With a clear competitive disadvantage in energy costs compared to Central Europe, Greek industry is facing an acute energy impasse. The European Commission’s “no” to the implementation of the so-called Italian model for industrial electricity highlights the structural weaknesses of the Greek electricity market and the delays in activating support measures, while Italy and Germany have already secured lower energy costs for their industries.
At the centre of the criticism is EVIKEN, which cites a distorted picture that is often presented of Greece’s position on the European electricity price map. It points out that official comparisons that rank the country in 7th to 10th place within the EU omit a crucial element: the extremely high cost of balancing the market.
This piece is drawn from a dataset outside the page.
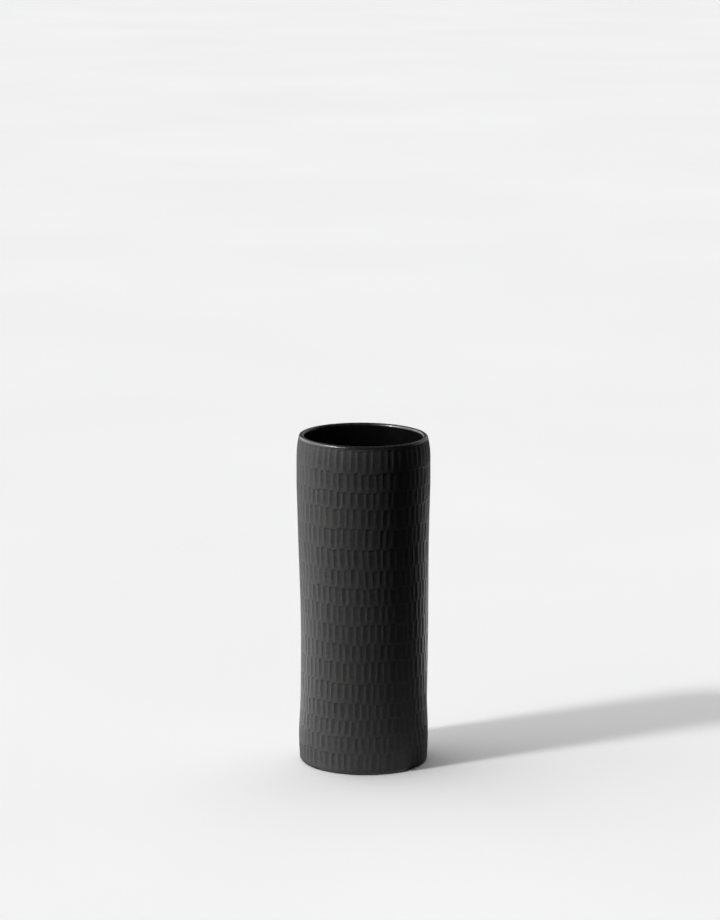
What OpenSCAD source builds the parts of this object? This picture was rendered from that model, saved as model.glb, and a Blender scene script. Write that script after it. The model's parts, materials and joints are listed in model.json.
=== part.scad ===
// Tall stoneware vase: an almost straight body, cut all over outside in rows of short
// upright gouges, with a plain rounded lip and a glossy glaze inside.
// Millimetres, +Z up, origin at the centre of the face that the vase stands on.

/* [Body] */
// Height from the standing face to the top of the lip
height = 250; // [235:1:270]
// Outer diameter at its widest, below the lip
shoulder_d = 100; // [98:0.2:103]
// Outer diameter at the waist
waist_d = 95.8; // [94:0.2:97]
// How far the lower body swells past the waist, on the radius
foot_swell = 1; // [0:0.1:1.5]
// Thickness of the floor slab
floor_t = 6; // [4:0.5:10]

/* [Lip] */
// Outer diameter of the lip
lip_d = 96.4; // [94.4:0.2:97]
// Height of the plain band at the top
lip_h = 4; // [3:0.5:6]

/* [Inside] */
// Inner diameter of the glazed mouth
mouth_d = 88.8; // [86:0.2:89.4]
// Thickness of the glaze
glaze_t = 0.6; // [0.55:0.05:0.8]
// Radius of the clay coil in the corner between wall and floor
coil_r = 5; // [3:0.5:8]

/* [Carving] */
// Number of gouges in one row
cuts = 57; // [45:1:64]
// Depth of a gouge at its middle
cut_depth = 0.45; // [0.3:0.05:0.6]

/* [Foot] */
// Height of the turned foot ring
foot_h = 4; // [3:0.5:6]
// Inner diameter of the foot ring
foot_in_d = 76; // [60:1:82]
// Radius of the foot's eased outer edge
foot_ease = 3; // [1:0.5:3]

/* [Hidden] */

clay = [0.16, 0.16, 0.165];
raw_clay = [0.24, 0.235, 0.23];
glaze = [0.03, 0.03, 0.035];

// Relative heights of the rows of gouges, from the lip down
row_parts = [16, 15, 13, 15.5, 15.5, 16, 14, 14, 14.5, 15, 14.5, 16, 16, 12.5, 13, 13, 12.5];
rows = len(row_parts);
// Turn of each row past the one above it, as a part of one gouge: laid like bricks
row_turn = 0.5;
// Width of a gouge over the pitch: past 1, so that neighbours meet in a sharp ridge
cut_overlap = 1.04;
// Plain step between two rows, and how far it lies below the floor of the gouges
step_h = 0.4;
step_in = 0.1;

shoulder_r = shoulder_d / 2;
waist_r = waist_d / 2;
lip_r = lip_d / 2;
mouth_r = mouth_d / 2;
clay_in_r = mouth_r + glaze_t;

swell_z = 20;
swell_reach = 30;
flare_z = 0.3 * height;
shoulder_z = 0.85 * height;
roll_z = 0.912 * height;
flare_power = 1.8;
roll_power = 3;

carve_top = height - lip_h;
carve_h = carve_top - foot_h;
floor_top = foot_h + floor_t;
coil_top = floor_top + coil_r;
crown_r = (lip_r - mouth_r) / 2;
crown_mid_r = mouth_r + crown_r;
crown_z = height - crown_r;
foot_bevel = 1;
round_fn = 228;
small_fn = 96;

function part_way(z, from, to) = max(0, min(1, (z - from) / (to - from)));

// Outer radius of the uncut body at a height
function body_r(z) =
    waist_r
    + foot_swell * pow(cos(90 * min(1, abs(z - swell_z) / swell_reach)), 2)
    + (shoulder_r - waist_r) * pow(part_way(z, flare_z, shoulder_z), flare_power)
    - (shoulder_r - lip_r) * pow(part_way(z, roll_z, crown_z), roll_power);

function sum_to(list, n) = n == 0 ? 0 : list[n - 1] + sum_to(list, n - 1);
// Height of the top of row i, counted from the lip down
function row_top(i) = carve_top - carve_h * sum_to(row_parts, i) / sum_to(row_parts, rows);

// Points down the uncut body from one height to another
function body_points(top, bottom, n) =
    [for (i = [0:n]) let (z = top + (bottom - top) * i / n) [body_r(z), z]];

module turned() {
    rotate_extrude($fn = round_fn) children();
}

// One row's outline: a disc of radius r whose edge is all shallow round cuts
module cut_outline(r) {
    half = 180 / cuts * cut_overlap;
    rise = cut_depth - r * (1 - cos(half));
    reach = r * sin(half);
    tool_r = (rise * rise + reach * reach) / (2 * rise);
    difference() {
        circle(r, $fn = round_fn);
        for (i = [0:cuts - 1])
            rotate(360 / cuts * i)
                translate([r - cut_depth + tool_r, 0])
                    circle(tool_r, $fn = small_fn);
    }
}

// Radius of the uncut body half way up row i
function row_r(i) = body_r((row_top(i) + row_top(i + 1)) / 2);

module row(i) {
    bottom = row_top(i + 1);
    translate([0, 0, bottom])
        linear_extrude(row_top(i) - bottom - step_h)
            rotate(360 / cuts * row_turn * i)
                cut_outline(row_r(i));
}

// The plain step above row i, which reaches 1 mm into the rows on both sides
module row_step(i) {
    r = min(row_r(max(0, i - 1)), row_r(i)) - cut_depth - step_in;
    translate([0, 0, row_top(i) - step_h - 1])
        cylinder(h = step_h + (i == 0 ? 1 : 2), r = r, $fn = round_fn);
}

// The row under the lip, which leans in with the body
module top_row() {
    bottom = row_top(1);
    intersection() {
        row(0);
        turned() polygon(concat([[0, bottom - 1], [0, carve_top]],
                                body_points(carve_top, bottom - 1, 3)));
    }
}

// The carved stoneware wall, open at both ends
module carved_wall() {
    color(clay)
        difference() {
            union() {
                top_row();
                for (i = [1:rows - 1]) row(i);
                for (i = [0:rows - 1]) row_step(i);
            }
            translate([0, 0, foot_h - 1])
                cylinder(h = carve_h + 2, r = clay_in_r, $fn = round_fn);
        }
}

// The floor, a disc of clay inside the wall, standing on the foot ring
module floor_slab() {
    color(raw_clay)
        translate([0, 0, foot_h])
            cylinder(h = floor_t, r = clay_in_r, $fn = round_fn);
}

// The turned ring that the vase stands on
module foot_ring() {
    outer = body_r(foot_h);
    inner = foot_in_d / 2;
    color(clay)
        turned()
            union() {
                polygon([[inner + foot_bevel, 0], [outer - foot_ease, 0], [outer - foot_ease, foot_ease],
                         [outer, foot_ease], [outer, foot_h], [inner, foot_h], [inner, foot_bevel]]);
                intersection() {
                    translate([outer - foot_ease, foot_ease]) circle(foot_ease, $fn = small_fn);
                    translate([outer - foot_ease, 0]) square(foot_ease);
                }
            }
}

// The coil of clay pressed into the corner between wall and floor
module corner_coil() {
    color(raw_clay)
        turned()
            difference() {
                translate([clay_in_r - coil_r, floor_top]) square(coil_r);
                translate([clay_in_r - coil_r, coil_top]) circle(coil_r, $fn = small_fn);
            }
}

// The plain lip: a short band with a half-round top under its glaze
module lip() {
    color(clay)
        turned()
            union() {
                polygon(concat([[clay_in_r, crown_z], [clay_in_r, carve_top]],
                               body_points(carve_top, crown_z, 3)));
                intersection() {
                    translate([crown_mid_r, crown_z]) circle(crown_r - glaze_t, $fn = small_fn);
                    translate([mouth_r, crown_z]) square(2 * crown_r);
                }
            }
}

// The glossy glaze on the inside of the wall
module wall_glaze() {
    color(glaze)
        difference() {
            translate([0, 0, coil_top])
                cylinder(h = crown_z - coil_top, r = clay_in_r, $fn = round_fn);
            translate([0, 0, coil_top - 1])
                cylinder(h = crown_z - coil_top + 2, r = mouth_r, $fn = round_fn);
        }
}

// The glaze on the floor, which runs up over the coil to the wall
module floor_glaze() {
    color(glaze)
        turned()
            union() {
                translate([0, floor_top]) square([clay_in_r - coil_r, glaze_t]);
                intersection() {
                    difference() {
                        translate([clay_in_r - coil_r, coil_top]) circle(coil_r, $fn = small_fn);
                        translate([clay_in_r - coil_r, coil_top]) circle(coil_r - glaze_t, $fn = small_fn);
                    }
                    translate([clay_in_r - coil_r, floor_top]) square(coil_r);
                }
            }
}

// The glaze over the top of the lip
module lip_glaze() {
    color(glaze)
        turned()
            intersection() {
                difference() {
                    translate([crown_mid_r, crown_z]) circle(crown_r, $fn = small_fn);
                    translate([crown_mid_r, crown_z]) circle(crown_r - glaze_t, $fn = small_fn);
                }
                translate([mouth_r, crown_z]) square(2 * crown_r);
            }
}

foot_ring();
floor_slab();
carved_wall();
corner_coil();
lip();
wall_glaze();
floor_glaze();
lip_glaze();
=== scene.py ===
import json
import math
import random

import bmesh
import bpy
import numpy as np
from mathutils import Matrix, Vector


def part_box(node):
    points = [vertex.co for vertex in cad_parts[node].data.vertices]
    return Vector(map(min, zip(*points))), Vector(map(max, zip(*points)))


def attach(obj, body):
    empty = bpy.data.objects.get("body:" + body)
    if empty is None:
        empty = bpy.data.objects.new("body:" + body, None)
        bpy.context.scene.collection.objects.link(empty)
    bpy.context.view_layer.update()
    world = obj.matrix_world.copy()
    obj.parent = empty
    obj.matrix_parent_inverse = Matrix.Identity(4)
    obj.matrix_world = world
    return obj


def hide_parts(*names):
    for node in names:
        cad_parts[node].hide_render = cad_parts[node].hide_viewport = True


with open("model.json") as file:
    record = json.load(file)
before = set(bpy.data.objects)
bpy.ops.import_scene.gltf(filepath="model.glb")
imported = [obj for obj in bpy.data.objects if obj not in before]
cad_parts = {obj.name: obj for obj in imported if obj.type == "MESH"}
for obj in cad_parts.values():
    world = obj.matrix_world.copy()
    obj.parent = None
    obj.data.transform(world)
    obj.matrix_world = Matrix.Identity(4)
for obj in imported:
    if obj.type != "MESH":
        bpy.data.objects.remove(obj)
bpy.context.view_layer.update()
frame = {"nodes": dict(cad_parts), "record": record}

# ---------------------------------------------------------------------------------------
# Sizes, in metres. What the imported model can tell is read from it.
# ---------------------------------------------------------------------------------------
MM = 0.001
mouth_mount = next(m for m in frame["record"]["mounts"] if m["name"] == "mouth")

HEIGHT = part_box("lip_glaze")[1].z
SHOULDER_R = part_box("carved_wall")[1].x
LIP_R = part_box("lip_glaze")[1].x
CLAY_IN_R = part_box("wall_glaze")[1].x
MOUTH_R = mouth_mount["dims"]["r_mm"] * MM
FOOT_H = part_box("foot_ring")[1].z
FLOOR_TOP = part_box("floor_slab")[1].z
COIL_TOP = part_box("corner_coil")[1].z
CARVE_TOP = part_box("lip")[0].z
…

The Greek electricity market is burdened with an additional cost of 20 euros per megawatt hour, which does not occur with the same intensity in other European countries. If this cost is taken into account, Greece is among the most expensive electricity markets in Europe. This is a structural characteristic of the domestic market, which is not easily changed and which has undermined the competitiveness of industrial production over time.
The gap with Central Europe
The problem is most clearly reflected in a comparison with the main markets to which Greek industry exports. According to data cited by Antonis Kontoleon of the Industrial Consumers Association, while Germany is setting electricity prices for its industry close to 50 euros per megawatt-hour (based on the new European CISAF mechanism and despite its objections to its architecture) and Italy is in the region of 62.5 euros/MWh, Greece remains firmly above 100 euros/MWh, once all charges are taken into account.